Это впечатление, производимое человеческим голосом, лишь однажды повторилось в моей жизни, когда меня представили диктору осетинского радио и телевидения Тасолтану Мамсурову. Слыша тогда невозмутимую интонацию его особенного баритона, не мог поверить, что это происходило наяву, поскольку этот голос сопровождает меня не только всю мою сознательную жизнь, но и по сию пору звучит из динамиков радио моего автомобиля. И сейчас, когда он после коротких привычных позывных сигналов с непоколебимым достоинством произносит свою неизменную фразу: «Дзуры Дзæуджыхъæу! Уæ райсом хорз, зынаргъ æмбæлттæ! / Говорит Дзауджикау! Доброе утро, дорогие товарищи!», – я понимаю, что связь времен прочна и неколебима, а все суетное, напротив, преходяще и недолговечно. Когда же он зачитывает прогноз погоды, для меня наступает момент истины. Даже когда прогноз неблагоприятный, в голосе слышны жизнеутверждающие нотки, призывающие не падать духом и сохранять спокойствие перед лицом неизбежного, представление о чем, выражено в известной осетинской поговорке «Фыдбон æмæ фыдлæл бирæ нæ хæссынц / Ненастье (буквально ‘плохая погода’), как и плохой человек, долго не длятся». Голос имеет удивительное влияние на человека, когда же он лишен зрительного образа, как это происходит во время радиопередачи или при телефонном разговоре, это воздействие многократно усиливается.

О Газданове

Возвращаемся в Париж. Оказалось, что Фатима Салказанова набрала меня, чтобы пригласит к себе в гости. С одной стороны, как оказалось, у нее было ко мне небольшое поручение, но она не стала делать этого без того, чтобы заранее не отблагодарить за еще неоказанную ей услугу. С другой стороны, рискну предположить, что она, верная профессии журналиста, хотела заодно выяснить, что я из себя представляю. И сделала она это виртуозно, периодически усыпляя мою бдительность своей обходительностью, скрывая заранее заготовленный ею подвох за шлейфом учтивости и безобидного любопытства. Признаюсь, что первые признаки этой тактики, заставившие меня всегда оставаться начеку при общении с ней, проявили себя уже в нашем телефонном разговоре. После того как она согласовала со мной день и время нашей встречи, она сказала, что живет на улице Гюстава Флобера, если память мне не изменяет, дом 27. Затем последовала небольшая пауза, когда она как будто колебалась в нерешительности, доваривать ли то, она собиралась сказать или нет. Все же она произнесла, как бы невзначай: «Так звали известного французского писателя». И тут последовала еще более продолжительная пауза, во время которой я окончательно и бесповоротно понял, что в Париже ей пришлось повидать самых разных представителей Осетии. В этой паузе слышались не только ирония, но и приговор. Подтекст был очевиден: «Даже если Вы этого не знаете и знать не желаете, самому классику французской литературы Ваше неведение глубоко безразлично». Мне оставалось только вежливо поблагодарить ее за столь любезно сделанное мне пояснение. В любом случае, мне еще не раз приходилось поднимать как бы ненароком брошенную ею перчатку.

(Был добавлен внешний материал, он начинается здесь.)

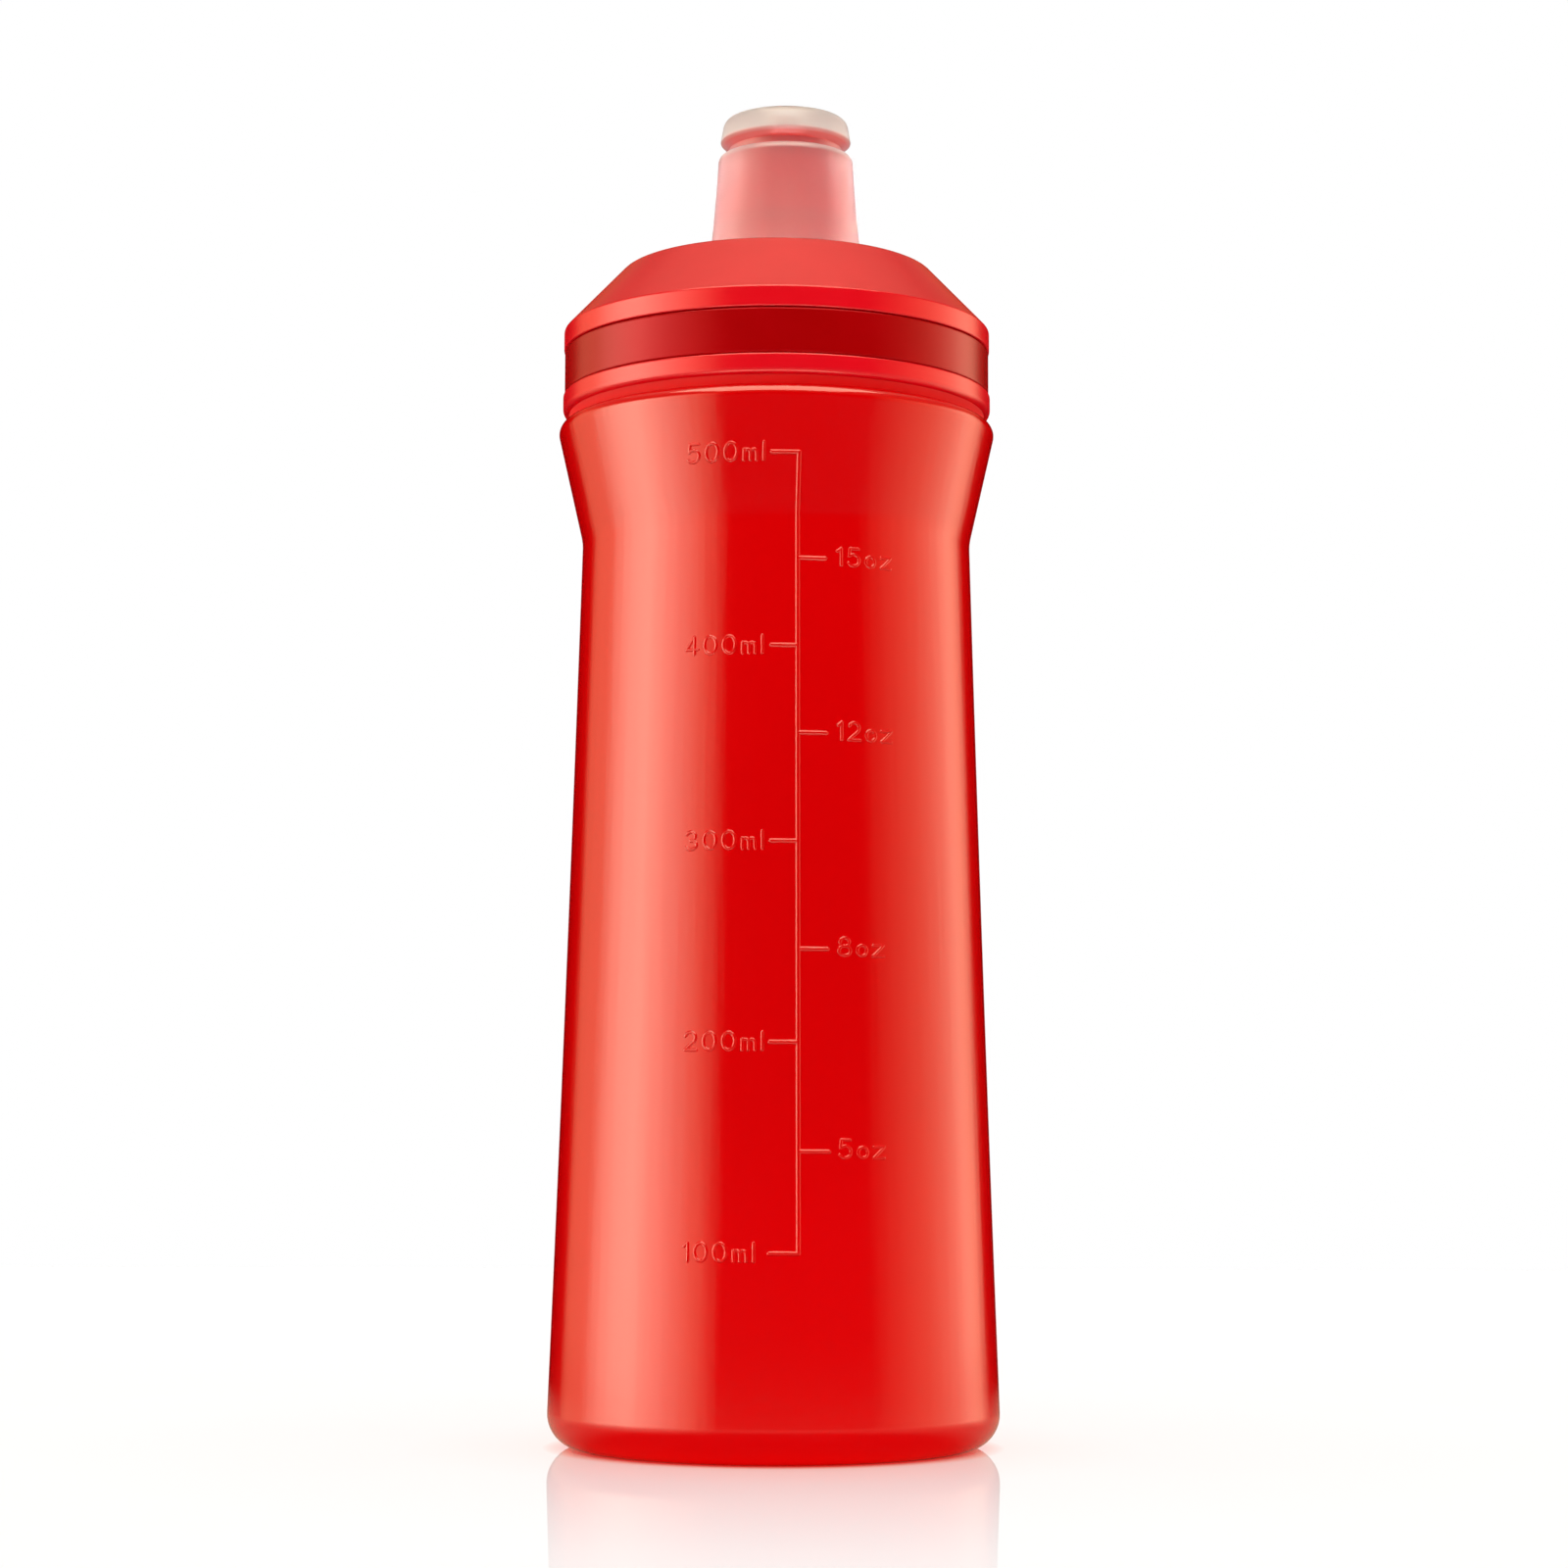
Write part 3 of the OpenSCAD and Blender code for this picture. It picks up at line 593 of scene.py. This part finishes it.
scale_turn = math.radians(6 - 90)       # the scale's line, from +X
ml_marks = ((waist_h + 9.1, "500ml"), (waist_h - 21.3, "400ml"), (waist_h - 52.1, "300ml"),
            (waist_h - 83.3, "200ml"), (waist_h - 115.6, "100ml"))
oz_marks = ((waist_h - 7.4, "15oz"), (waist_h - 35.1, "12oz"), (waist_h - 68.9, "8oz"),
            (waist_h - 100.1, "5oz"))
ml_mark_turn, oz_mark_turn = math.radians(7.2), math.radians(7.8)
line_radius, line_sink = 0.42, 0.12     # the ridge is round, and its centre lies this far inside the wall
figure_radius, figure_sink = 0.31, 0.1
figure_h, small_h, figure_w = 2.75, 1.65, 1.95
figure_gap = 0.52
ml_label, oz_label = -18.25, 6.15       # where labels begin, along the wall from the line
ml_rise, oz_rise = 0.15, 0.43           # how far the labels' middle lies above their marks


def wall_at(height):
    """Radius of the bottle's side at a height."""
    if height < waist_h:
        t = height / waist_h
        return base_r + (waist_r - base_r) * t - 4 * flare_bow * t * (1 - t)
    return waist_r + (shoulder_r - waist_r) * (height - waist_h) / grip_h


def oval(cx, cy, rx, ry, start=0, end=360, step=15):
    """Points of an arc of an ellipse, in degrees from its right side."""
    count = max(2, math.ceil(abs(end - start) / step))
    turns = [math.radians(start + (end - start) * k / count) for k in range(count + 1)]
    return [(cx + rx * math.cos(t), cy + ry * math.sin(t)) for t in turns]


w, h, x = figure_w, figure_h, small_h
arch = [(0, x * 0.62), *oval(0.5, x * 0.62, 0.5, x * 0.38, 180, 0), (1, 0)]
# Strokes of the figures, each from its lower left corner, with the figure's width
FIGURES = {
    "0": (w, [oval(w / 2, h / 2, w / 2, h / 2)]),
    "1": (0.6, [[(0, h - 0.5), (0.6, h)], [(0.6, h), (0.6, 0)]]),
    "2": (w, [[*oval(0.95, h - 0.85, 0.85, 0.85, 160, -38), (0, 0)], [(0, 0), (w, 0)]]),
    "3": (w, [oval(0.9, h - 0.7, 0.75, 0.7, 155, -90), oval(0.9, 0.7, 0.95, 0.71, 90, -150)]),
    "4": (w, [[(1.4, h), (0, 0.75)], [(0, 0.75), (w, 0.75)], [(1.4, h), (1.4, 0)]]),
    "5": (w, [[(1.75, h), (0.35, h)], [(0.35, h), (0.2, h * 0.56)],
              oval(0.92, 0.92, 0.98, 0.92, 137, -150)]),
    "8": (w, [oval(w / 2, h - 0.66, 0.75, 0.66), oval(w / 2, 0.74, w / 2, 0.74)]),
    "m": (2, [[(0, 0), (0, x)], arch, [(p + 1, q) for p, q in arch]]),
    "l": (0, [[(0, 0), (0, h)]]),
    "o": (1.6, [oval(0.8, x / 2, 0.8, x / 2)]),
    "z": (1.75, [[(0, x), (1.75, x)], [(1.75, x), (0, 0)], [(0, 0), (1.75, 0)]]),
}


def on_wall(along, height, sink):
    """A point of the wall, by its distance along the wall from the scale's line and its height."""
    radius = wall_at(height)
    turn_by = scale_turn + along / radius
    deep = radius - sink
    return deep * math.cos(turn_by) * MM, deep * math.sin(turn_by) * MM, height * MM


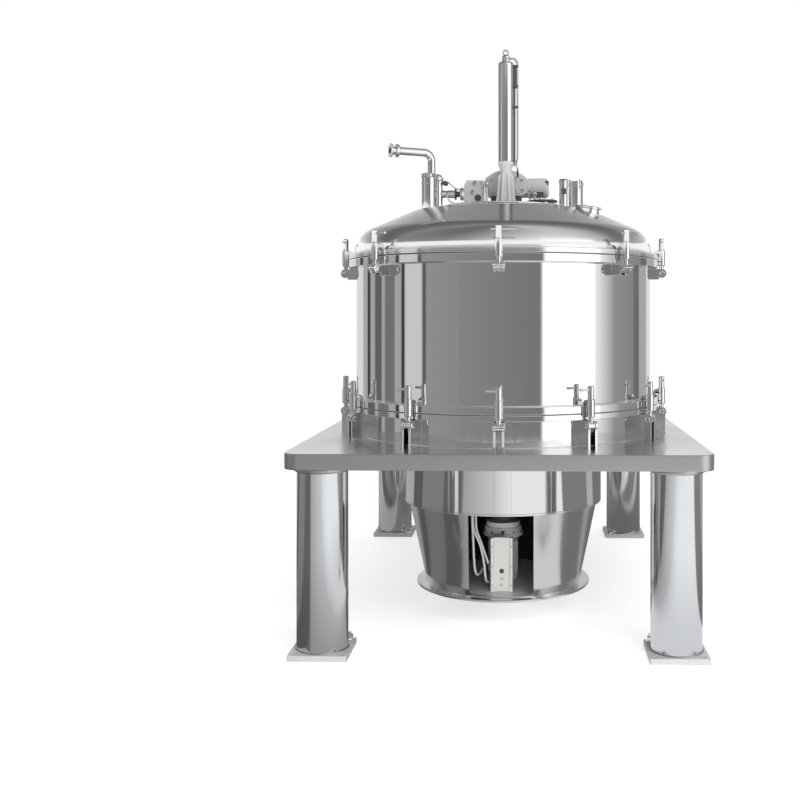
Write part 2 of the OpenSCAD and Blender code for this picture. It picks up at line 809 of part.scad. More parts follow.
module wash_nozzle() {
    color("silver") {
        dome_stub(wash_place, wash_nozzle_d, wash_nozzle_h);
        at_axis(lid_top + wash_nozzle_h - 20) translate([wash_place.x, wash_place.y, 0])
            cylinder(d = wash_nozzle_d + 6, h = 20);
    }
}

// Pipe that rises, turns through a bend and runs level to its ferrule
module pipe_solid(r, extra) {
    rise = wash_run_h - wash_nozzle_h - wash_bend_r;
    translate([0, 0, -extra]) cylinder(r = r, h = rise + extra);
    translate([wash_bend_r, 0, rise]) rotate([90, 0, 0]) rotate([0, 0, 90])
        rotate_extrude(angle = 90) translate([wash_bend_r, 0]) circle(r);
    translate([wash_bend_r, 0, rise + wash_bend_r]) rotate([0, 90, 0])
        cylinder(r = r, h = wash_run_l + extra);
}

module wash_pipe() {
    rise = wash_run_h - wash_nozzle_h;
    color("silver") at_axis(lid_top + wash_nozzle_h) translate([wash_place.x + wash_pipe_x, wash_place.y, 0])
        rotate(wash_run_angle) difference() {
            union() {
                pipe_solid(wash_pipe_d / 2, 0);
                translate([wash_bend_r + wash_run_l - ferrule_t, 0, rise]) rotate([0, 90, 0])
                    cylinder(d = ferrule_d, h = ferrule_t);
            }
            pipe_solid(wash_pipe_d / 2 - wash_pipe_wall, cut);
        }
}

// Small nozzle with a ball body on top and a level spool that ends in a ring
module branch_valve() {
    spool_d = 38;
    spool_l = 108;
    spool_h = 48;
    ring_d = 62;
    color("silver") {
        dome_stub(branch_place, branch_d, branch_h);
        at_axis(lid_top) translate([branch_place.x, branch_place.y, 0]) {
            translate([0, 0, branch_h + 14]) sphere(d = branch_d, $fn = 48);
            translate([0, 0, branch_h - 8]) cylinder(d = branch_d + 10, h = 8);
            translate([0, 0, spool_h]) rotate([0, 90, 0]) cylinder(d = spool_d, h = spool_l);
            translate([spool_l - 26, 0, spool_h]) rotate([0, 90, 0]) cylinder(d = ring_d - 8, h = 8);
            translate([spool_l, 0, spool_h]) rotate([0, 90, 0]) cylinder(d = ring_d, h = 18);
        }
    }
}

module sight_glass() {
    color("silver") {
        dome_stub(sight_place, sight_d, sight_h);
        at_axis(lid_top + sight_h - 22) translate([sight_place.x, sight_place.y, 0])
            cylinder(d = sight_d + 8, h = 12);
    }
}

module sight_lamp() {
    color("dimgray") {
        at_axis(lid_top + lamp_h - 20) translate([lamp_place.x, lamp_place.y, 0])
            cylinder(d = lamp_d + 6, h = 14);
        dome_stub(lamp_place, lamp_d, lamp_h);
    }
}

// Cover that leans outward with the crown's slope
module hand_hole_cover() {
    rise = 10;
    turn = atan2(hand_hole_place.y, hand_hole_place.x);
    color("silver") at_axis() difference() {
        translate([hand_hole_place.x, hand_hole_place.y, dome_z(hand_hole_place)])
            rotate(turn) rotate([0, crown_angle, 0]) {
                translate([0, 0, -2 * rise]) cylinder(d = hand_hole_d - 24, h = 3 * rise + 1);
                translate([0, 0, rise]) cylinder(d = hand_hole_d, h = 12);
            }
        under_lid();
    }
}

platform_deck();
platform_edge();
platform_core();
platform_underplate();
leg(0);  // leg_front_left
leg(1);  // leg_front_right
leg(2);  // leg_rear_left
leg(3);  // leg_rear_right
foot_plates();
drive_housing_drum();
drive_housing_cone();
drive_housing_base();
spindle_tube();
bearing_housing();
drive_motor();
channel_cover();
lube_hoses();
base_ring();
base_lugs();
casing_shell();
casing_flanges();
casing_lugs();
gaskets();
lid_dome();
lid_top_plate();
column_stand();
column_tube();
column_cap();
column_side_pipe();
gear_housing();
gear_motor();
valve_block();
guide_studs();
blind_plate();
wash_nozzle();
wash_pipe();
branch_valve();
sight_glass();
sight_lamp();
hand_hole_cover();
for (i = [1 : lid_clamps]) {
    lid_clamp(i);
}
for (i = [1 : base_clamps]) {
    base_clamp(i);
}
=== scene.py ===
"""Looks of an industrial centrifuge: a polished casing with a dished lid on a platform with four legs."""
import json
import logging
import math
from dataclasses import dataclass, field
from enum import Enum

import bmesh
import bpy
import numpy as np
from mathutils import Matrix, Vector


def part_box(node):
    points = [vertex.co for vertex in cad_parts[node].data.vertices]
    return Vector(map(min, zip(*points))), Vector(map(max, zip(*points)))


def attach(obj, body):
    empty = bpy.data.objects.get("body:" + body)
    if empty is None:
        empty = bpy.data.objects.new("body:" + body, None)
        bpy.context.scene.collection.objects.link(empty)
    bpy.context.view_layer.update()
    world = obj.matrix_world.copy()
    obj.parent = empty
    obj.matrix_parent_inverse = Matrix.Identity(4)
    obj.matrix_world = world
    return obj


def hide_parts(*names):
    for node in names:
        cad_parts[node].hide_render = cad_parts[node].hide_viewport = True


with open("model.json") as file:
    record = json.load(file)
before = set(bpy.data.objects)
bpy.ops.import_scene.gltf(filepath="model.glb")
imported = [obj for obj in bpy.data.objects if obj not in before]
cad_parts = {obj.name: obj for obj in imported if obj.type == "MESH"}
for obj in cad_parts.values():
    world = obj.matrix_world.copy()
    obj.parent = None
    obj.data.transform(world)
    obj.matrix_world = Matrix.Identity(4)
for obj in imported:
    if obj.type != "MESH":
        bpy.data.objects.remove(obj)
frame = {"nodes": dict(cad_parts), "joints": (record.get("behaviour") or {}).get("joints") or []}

LOG = logging.getLogger("centrifuge")
MACHINE = "machine"
FULL_TURN = 2 * math.pi
MM = 0.001


# Surfaces as arrays


@dataclass
class Surface:
    """Points of a surface with its four-sided faces and its larger flat ends.

    Args:
        points: Places of the points, one row each, in metres.
        quads: Indices of the four corners of each face.
        caps: Indices around each flat end.
    """

    points: np.ndarray
    quads: np.ndarray
    caps: list[np.ndarray] = field(default_factory=list)

    @classmethod
    def grid(cls, points: np.ndarray, wrap_rows: bool, wrap_columns: bool) -> "Surface":
        """Joins a grid of points into quads, closing it along rows or columns where asked.

        Args:
            points: Points by row and column.
            wrap_rows: Whether the last row meets the first.
            wrap_columns: Whether the last column meets the first.

        Returns:
            The surface, without caps.
        """
        rows, columns = points.shape[:2]
        index = np.arange(rows * columns).reshape(rows, columns)
        if wrap_rows:
            index = np.vstack([index, index[:1]])
        if wrap_columns:
            index = np.hstack([index, index[:, :1]])
        corners = [index[:-1, :-1], index[:-1, 1:], index[1:, 1:], index[1:, :-1]]
        return cls(points.reshape(-1, 3), np.stack(corners, axis=-1).reshape(-1, 4))

    def placed(self, origin: np.ndarray, axes: np.ndarray) -> "Surface":
        """Returns a copy whose own axes are turned onto the rows of `axes` and moved to `origin`."""
        return Surface(self.points @ np.asarray(axes, float) + np.asarray(origin, float), self.quads, self.caps)

    def moved(self, offset: tuple[float, float, float]) -> "Surface":
        """Returns a copy moved by an offset."""
        return self.placed(np.asarray(offset, float), np.eye(3))


def joined(parts: list[Surface]) -> Surface:
    """Joins surfaces into one by shifting the indices of each past those before it.

    Args:
        parts: Surfaces to join.

    Returns:
        One surface with all their points and faces.
    """
    starts = np.cumsum([0] + [len(part.points) for part in parts[:-1]])
    points = np.concatenate([part.points for part in parts])
    quads = np.concatenate([part.quads.reshape(-1, 4) + start for part, start in zip(parts, starts)])
    caps = [cap + start for part, start in zip(parts, starts) for cap in part.caps]
    return Surface(points, quads, caps)


def unit(vector: np.ndarray) -> np.ndarray:
    """Scales a vector, or each row of an array, to length one."""
    vector = np.asarray(vector, float)
    return vector / np.linalg.norm(vector, axis=-1, keepdims=True)


def rounded(outline: np.ndarray, radius: float | np.ndarray, steps: int = 3) -> np.ndarray:
    """Rounds the corners of a closed outline.

    Each corner becomes a circle's arc, written as a rational curve: its three control points are the
    two tangent points and the corner, and the corner's weight is the sine of half the corner's angle.

    Args:
        outline: Corners of the outline, one row each.
        radius: Radius of every corner, or one radius for each.
        steps: Number of straight pieces in each arc.

    Returns:
        The points of the rounded outline.
    """
    outline = np.asarray(outline, float)
    radius = np.broadcast_to(np.asarray(radius, float), (len(outline),))
    back, ahead = np.roll(outline, 1, axis=0) - outline, np.roll(outline, -1, axis=0) - outline
    reach = 0.49 * np.minimum(np.linalg.norm(back, axis=1), np.linalg.norm(ahead, axis=1))
    back, ahead = unit(back), unit(ahead)
    half = 0.5 * np.arccos(np.clip((back * ahead).sum(1), -1, 1))
    tangent = np.minimum(radius / np.tan(np.maximum(half, 1e-3)), reach)[:, None]
    first, last = outline + back * tangent, outline + ahead * tangent
    s = np.linspace(0, 1, steps + 1)[None, :, None]
    weight = 2 * s * (1 - s) * np.sin(half)[:, None, None]
    total = (1 - s) ** 2 + weight + s**2
    arcs = ((1 - s) ** 2 * first[:, None] + weight * outline[:, None] + s**2 * last[:, None]) / total
    return arcs.reshape(-1, outline.shape[1])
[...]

Я не без труда нашел ее дом на тихой улочке. Выйдя из метро, долго блуждал, а спросить было некого, потому что прохожих практически не было, и потому опоздал. Она уже ждала меня у калитки, с непринужденной учтивостью пригласила войти в дом. Разговор начался с Газданова, с которым она была знакома по совместной работе на радио. Тогда же она поведала мне обстоятельства их первого знакомства, о которых сама впоследствии сама не раз писала. Привожу их для тех, кто еще никогда прежде о них не слышал. Думаю, что они заслуживают того, чтобы о них вспоминала. Итак, Салказанова была молодой журналисткой, которая искала работу. После ряда попыток ей ответили согласием на «Свободе» и пригласили на собеседование. Во время разговора с директором в кабине присутствовал и незнакомец, отстраненно сидевший на стуле, скрестив руки на груди и, как казалось, безучастно наблюдавший за происходящим. В конце разговора, указывая на незнакомца, директор сообщил, что это – тоже осетин, Георгий Иванович Газданов. Когда же она обратила к нему свой взор, он, оставаясь сидеть в той же неизменной позе, якобы, произнес: «Только прошу Вас иметь в виду, что я воспитывался в семье полковника царской армии, и потому по-осетински не говорю». Сказано это было тоном достаточно холодным, едва ли не враждебным и некоторым вызовом. Речь, по-видимому, шла о его прославленном двоюродном дяде по материнской линии, Дзамболате Абациеве.

На это, нисколько не растерявшись, Салказанова ответила: «А я воспитывалась в семье генерала царской армии, и у нас в доме было принято вставать, когда в комнату заходила женщина!». Подразумевался другой осетинский генерал – Созрыко Хоранов. Этот ответ пришелся Газданову по душе, он рассмеялся, встал, подошел к ней и обнял. После столь яркого начала, Газданов больше проронил с ней ни слова. В течение последующих нескольких месяцев он лишь, храня абсолютное молчание, присматривался к ней со стороны. Вряд ли могут быть сомнения в том, что несмотря ни на что для него она была советским человеком, и он хотел понять, что же она собой представляет.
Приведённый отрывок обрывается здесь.